See our detailed guide to PECR rules for marketers in the UK for channel-by-channel analysis.
The practical upshot: running your B2B data under a legitimate-interests basis for UK GDPR purposes does not automatically cover your PECR obligations for electronic channels. You need a separate PECR justification for each channel you use.
Right to object vs right to withdraw consent: the practical difference
This distinction matters operationally, not just legally.
When you rely on legitimate interests, every marketing communication must include a clear and easy mechanism to object. Once someone objects, you must stop. You can only continue processing if you can demonstrate compelling legitimate grounds that override their interests, rights, and freedoms. In a direct marketing context, that bar is almost impossibly high. Treat every opt-out as absolute.
When you rely on consent, the individual can withdraw it at any time. The withdrawal mechanism must be as easy as the method used to give consent; if someone ticked a box on a form, they must be able to untick it (or equivalent) just as easily. You also cannot charge for processing a withdrawal request, and the withdrawal must take effect promptly. Processing before withdrawal remains lawful; processing after it does not.

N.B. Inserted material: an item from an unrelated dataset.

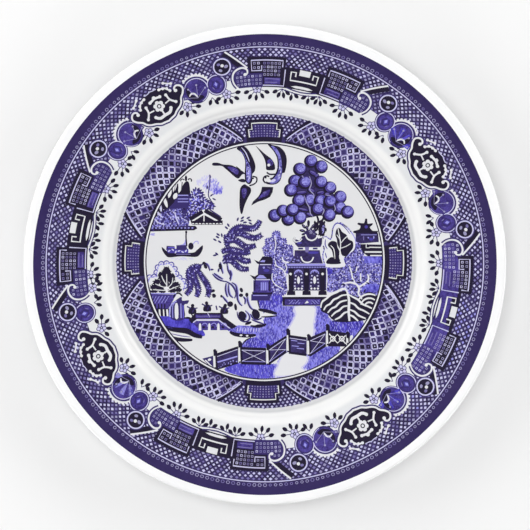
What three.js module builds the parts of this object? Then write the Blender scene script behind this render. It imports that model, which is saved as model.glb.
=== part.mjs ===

In both cases, the practical result for a B2B marketer is the same: honour opt-outs immediately, keep a suppression file, and do not re-add removed contacts without a fresh basis. The difference is in the documentation and the theoretical threshold for overriding the request. With consent, there is no override threshold: withdrawal is absolute. With legitimate interests, there is theoretically an override, but the ICO's guidance makes clear that in direct marketing contexts you should treat opt-outs as final.
Our article on legitimate interests for B2B data in the UK covers the full operational workflow, including suppression file management.
Common mistake: conflating "publicly available" with "no consent needed"
A contact's business email appearing on a corporate website or LinkedIn profile does not mean you have a free pass to market to them. It means the data is technically accessible. You still need a valid lawful basis under UK GDPR and a PECR justification for electronic channels. Public availability supports the "reasonable expectation" limb of the legitimate-interests balancing test; it does not replace it.
Which basis applies to B2B data compiled from public sources?
B2B data compiled from publicly available sources (Companies House filings, corporate websites, public business directories, professional registries) falls squarely into legitimate-interests territory for most outreach scenarios. The data relates to a person in their professional capacity, the source is transparent and unsurprising, and the processing is limited to what is necessary for relevant commercial contact.
The buyer's obligations when using such data are:
- Complete and document an LIA before the campaign begins, not after a complaint arrives.
- Disclose the data source in your privacy notice and, if required, in the first marketing communication (UK GDPR Article 14 applies when you obtain data from a source other than the individual).
- Provide a clear opt-out in every marketing message and action it within a reasonable time (ICO guidance suggests 28 days as a reasonable outer limit; industry good practice is faster).
- Maintain a suppression file and check new batches of data against it before sending.
- Review the LIA periodically; if your targeting, messaging, or data processing activities change materially, the original LIA may no longer cover you.
In our experience, businesses that skip the LIA documentation step are the ones that struggle when the ICO asks questions. A two-page written LIA that genuinely engages with the balancing test is worth far more than a verbal "we thought it was fine".